- [RECORDED INFORMATION]:
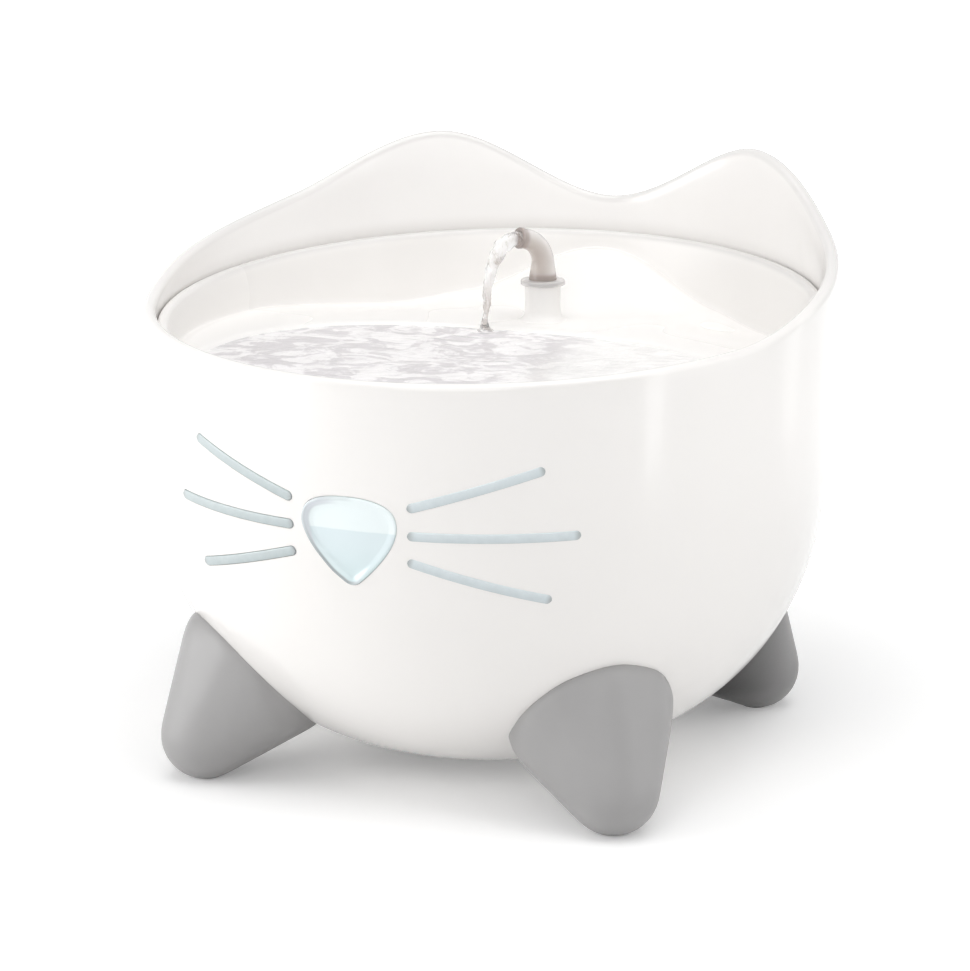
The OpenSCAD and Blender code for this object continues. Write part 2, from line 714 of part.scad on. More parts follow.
module pump_chamber() {
    color([0.86, 0.88, 0.90]) difference() {
        union() {
            translate([0, chamber_y, chamber_bottom_z])
                cylinder(r = chamber_r, h = chamber_top_z - chamber_bottom_z, $fn = fine);
            for (p = leg_places) translate([p[0], p[1], base_z + wall + eps])
                cylinder(r = 3.6, h = chamber_bottom_z - base_z - wall, $fn = round_fn);
        }
        translate([0, chamber_y, chamber_bottom_z + chamber_wall])
            cylinder(r = chamber_r - chamber_wall, h = 60, $fn = fine);
        for (p = leg_places) translate([p[0], p[1], 0])
            cylinder(r = pin_r + 0.3, h = pin_top_z + 1, $fn = round_fn);
        translate([-3, chamber_y - chamber_r - 1, chamber_top_z - 9]) cube([6, 5, 10]);
    }
}
module pump_body() {
    color(dark_grey) difference() {
        union() {
            translate([0, pump_front_y, pump_bottom_z])
                rounded_block(pump_half_w, volute_y[0] - pump_front_y + 1, pump_top_z - pump_bottom_z, 3);
            axis_cylinder(volute_r, volute_y[0], volute_y[1], fine);
            translate([0, spout_y, pump_axis_z])
                cylinder(r = outlet_r, h = outlet_top_z - pump_axis_z, $fn = round_fn);
        }
        translate([0, pump_front_y - 1, pump_bottom_z + 2]) difference() {
            translate([2 - pump_half_w, 0, 0])
                cube([2 * (pump_half_w - 2), volute_y[0] - pump_front_y - 3, pump_top_z - pump_bottom_z - 4]);
            translate([0, -pump_front_y + 1, -pump_bottom_z - 2])
                axis_cylinder(well_r + well_wall, 6, volute_y[0] + 2);
        }
        axis_cylinder(well_r, 8, volute_y[0] + 2);
        axis_cylinder(volute_r - 1.8, volute_y[0] + 1.6, volute_y[1] + 1, fine);
        translate([0, spout_y, pump_axis_z]) cylinder(r = 3.4, h = 60, $fn = round_fn);
        translate([0, 0, 50]) rotate([90, 0, 0]) translate([0, 0, -10])
            cylinder(r = 2.2, h = 12, $fn = round_fn);
        for (x = [-11, 11], y = [9, 31]) translate([x, y, pump_bottom_z - 1])
            cylinder(r = 1.6, h = 3, $fn = round_fn);
    }
}
module pump_back_plate() {
    color(dark_grey) translate([2 - pump_half_w + eps, pump_front_y, pump_bottom_z + 2 + eps])
        difference() {
        cube([2 * (pump_half_w - 2 - eps), 2, pump_top_z - pump_bottom_z - 4 - 2 * eps]);
        translate([pump_half_w - 2, -1, 50 - pump_bottom_z - 2]) rotate([-90, 0, 0])
            cylinder(r = 2.2, h = 5, $fn = round_fn);
    }
}
stator_y = [14, 28];
coil_z = pump_bottom_z + 2 + eps;
module pump_stator() {
    color("dimgray") difference() {
        union() {
            for (side = [-1, 1]) translate([side > 0 ? 8.5 : -14.8, stator_y[0], coil_z])
                cube([6.3, stator_y[1] - stator_y[0], 24]);
            translate([-14.8, stator_y[0], coil_z]) cube([29.6, stator_y[1] - stator_y[0], 2.6]);
            translate([-10, stator_y[0], 38]) cube([20, stator_y[1] - stator_y[0], 10]);
        }
        axis_cylinder(well_r + well_wall + eps, 0, 50);
    }
}
module pump_coil() {
    color("peru") translate([0, stator_y[0] - 3, coil_z + 2.65]) difference() {
        translate([-8.2, 0, 0]) cube([16.4, stator_y[1] - stator_y[0] + 6, 2.3]);
        translate([0, 0, -coil_z - 2.65 + eps]) translate([0, 3 - stator_y[0], 0])
            axis_cylinder(well_r + well_wall + eps, 0, 50);
    }
}
module pump_suction_cups() {
    color(dark_grey) for (x = [-11, 11], y = [9, 31]) translate([x, y, 0]) difference() {
        union() {
            translate([0, 0, chamber_bottom_z + chamber_wall + eps])
                cylinder(r1 = 5, r2 = 2.2, h = 4.9, $fn = round_fn);
            translate([0, 0, pump_bottom_z - 0.4]) cylinder(r = 1.55, h = 2.2, $fn = round_fn);
        }
        translate([0, 0, chamber_bottom_z + chamber_wall - 1])
            cylinder(r1 = 5, r2 = 1, h = 3.4, $fn = round_fn);
    }
}
module pump_cable_gland() {
    color(dark_grey) translate([0, 0, 50]) rotate([90, 0, 0]) difference() {
        union() {
            translate([0, 0, -4]) cylinder(r = 2.15, h = 8, $fn = round_fn);
            translate([0, 0, -pump_front_y + eps]) cylinder(r = 3.4, h = 4.5, $fn = round_fn);
        }
        translate([0, 0, -5]) cylinder(r = 1.4, h = 12, $fn = round_fn);
    }
}
module pump_cover() {
    cover_y = volute_y[1] + eps;
    color(dark_grey) difference() {
        union() {
            axis_cylinder(volute_r, cover_y, cover_y + 2.2, fine);
            axis_cylinder(volute_r - 1.9, volute_y[1] - 0.9, cover_y + 1, fine);
            axis_cylinder(3.6, cover_y, cover_y + 3.6);
        }
        axis_cylinder(volute_r - 3.4, volute_y[0], cover_y, fine);
        axis_cylinder(2.1, volute_y[0], cover_y + 2.6);
        translate([0, 0, pump_axis_z]) for (turn = [0 : 45 : 315]) rotate([0, turn, 0])
            translate([-1.2, volute_y[0], 4.4]) cube([2.4, 20, 6.6]);
    }
}
module pump_cover_bush() {
    color("black") difference() {
        axis_cylinder(2.05, volute_y[1] - 0.6, volute_y[1] + 2.5);
        axis_cylinder(shaft_r + 0.05, volute_y[0], volute_y[1] + 1.6);
    }
}
module impeller() {
    color("white") difference() {
        union() {
            axis_cylinder(3, rotor_y[0], impeller_y[1]);
            axis_cylinder(impeller_r - 2, impeller_y[0], impeller_y[0] + 1.2);
            translate([0, 0, pump_axis_z]) for (turn = [0 : 60 : 300]) rotate([0, turn, 0])
                translate([-0.7, impeller_y[0] + 0.4, 2.2]) cube([1.4, 7.6, impeller_r - 2.2]);
        }
        axis_cylinder(shaft_r + 0.05, 0, volute_y[1] + 9);
    }
}
module rotor_magnet() {
    color([0.30, 0.30, 0.32]) difference() {
        axis_cylinder(rotor_r, rotor_y[0], rotor_y[1]);
        axis_cylinder(3 + eps, 0, 60);
    }
}
module impeller_shaft() {
    color("ivory") axis_cylinder(shaft_r, 8.6, volute_y[1] + 1.2);
}
module shaft_bush() {
    color("black") difference() {
        axis_cylinder(well_r - eps, 8 + eps, 11.5);
        axis_cylinder(shaft_r + 0.02, 8.6 - eps, 60);
    }
}

// ---- assembly --------------------------------------------------------------------------------
tank_shell();
rotate(foot_angles[3]) foot();  // foot_front_left
rotate(foot_angles[0]) foot();  // foot_front_right
rotate(foot_angles[2]) foot();  // foot_rear_left
rotate(foot_angles[1]) foot();  // foot_rear_right
foot_screws();
foot_pads();
window(upper_window, -1);  // whisker_window_left_upper
window(middle_window, -1);  // whisker_window_left_middle
window(lower_window, -1);  // whisker_window_left_lower
window(upper_window, 1);  // whisker_window_right_upper
window(middle_window, 1);  // whisker_window_right_middle
window(lower_window, 1);  // whisker_window_right_lower
nose_lens();
nose_seal();
nose_light_cover();
nose_light_board();
nose_led();
cable_grommet();
drinking_dish();
riser_tube();
spout_collar();
spout_seal();
spout_nozzle();
filter_frame();
filter_carbon();
filter_foam();
filter_lid();
pump_chamber();
pump_body();
pump_back_plate();
pump_stator();
pump_coil();
pump_suction_cups();
pump_cable_gland();
pump_cover();
pump_cover_bush();
impeller();
rotor_magnet();
impeller_shaft();
shaft_bush();
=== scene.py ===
# %% [markdown]
# # A drinking fountain for cats
# A round white basin stands on four grey feet shaped like ears. A dish lies in its mouth, a small pump
# below the dish feeds a bent spout, and the water runs in an arc into a shallow pool. The model of the
# mechanism is loaded first. The cells below dress it, piece by piece, in the same place and size.

# %% Load the mechanism
import math

import bmesh
import bpy
from mathutils import Matrix, Vector, noise


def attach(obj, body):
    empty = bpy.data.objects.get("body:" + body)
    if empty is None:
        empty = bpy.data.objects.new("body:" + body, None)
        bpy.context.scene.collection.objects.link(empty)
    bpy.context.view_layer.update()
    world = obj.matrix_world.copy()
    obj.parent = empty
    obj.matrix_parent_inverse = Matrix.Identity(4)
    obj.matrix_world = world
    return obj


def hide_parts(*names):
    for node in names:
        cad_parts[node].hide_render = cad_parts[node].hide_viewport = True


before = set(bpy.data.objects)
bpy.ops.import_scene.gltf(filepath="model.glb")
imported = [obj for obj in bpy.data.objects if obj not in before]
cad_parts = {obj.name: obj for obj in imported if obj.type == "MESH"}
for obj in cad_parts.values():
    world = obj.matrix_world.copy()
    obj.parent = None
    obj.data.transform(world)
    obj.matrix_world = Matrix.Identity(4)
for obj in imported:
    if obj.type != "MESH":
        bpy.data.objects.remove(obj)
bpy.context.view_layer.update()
scene = bpy.context.scene
mm = 0.001

# %% [markdown]
# ## Camera
# A long lens looks slightly down at the fountain from its right-hand side. Setting the camera first means
# that every later piece can be judged in the picture. The lens is given for the width of the picture.

# %% Place the camera
camera = bpy.data.objects.new("studio_camera", bpy.data.cameras.new("studio_camera"))
scene.collection.objects.link(camera)
camera.data.sensor_fit = "HORIZONTAL"
camera.data.sensor_width = 36.0
camera.data.lens = 127.07
camera.location = (0.3997, -0.9611, 0.3425)
camera.rotation_euler = (math.radians(76.0), 0.0, math.radians(22.67))
scene.camera = camera
print("Camera at", tuple(round(c, 3) for c in camera.location))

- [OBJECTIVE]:
Write out every line of the preceding listing that contains "Identity".

- [RESULT OF THIS EXERCISE]:
    obj.matrix_parent_inverse = Matrix.Identity(4)
    obj.matrix_world = Matrix.Identity(4)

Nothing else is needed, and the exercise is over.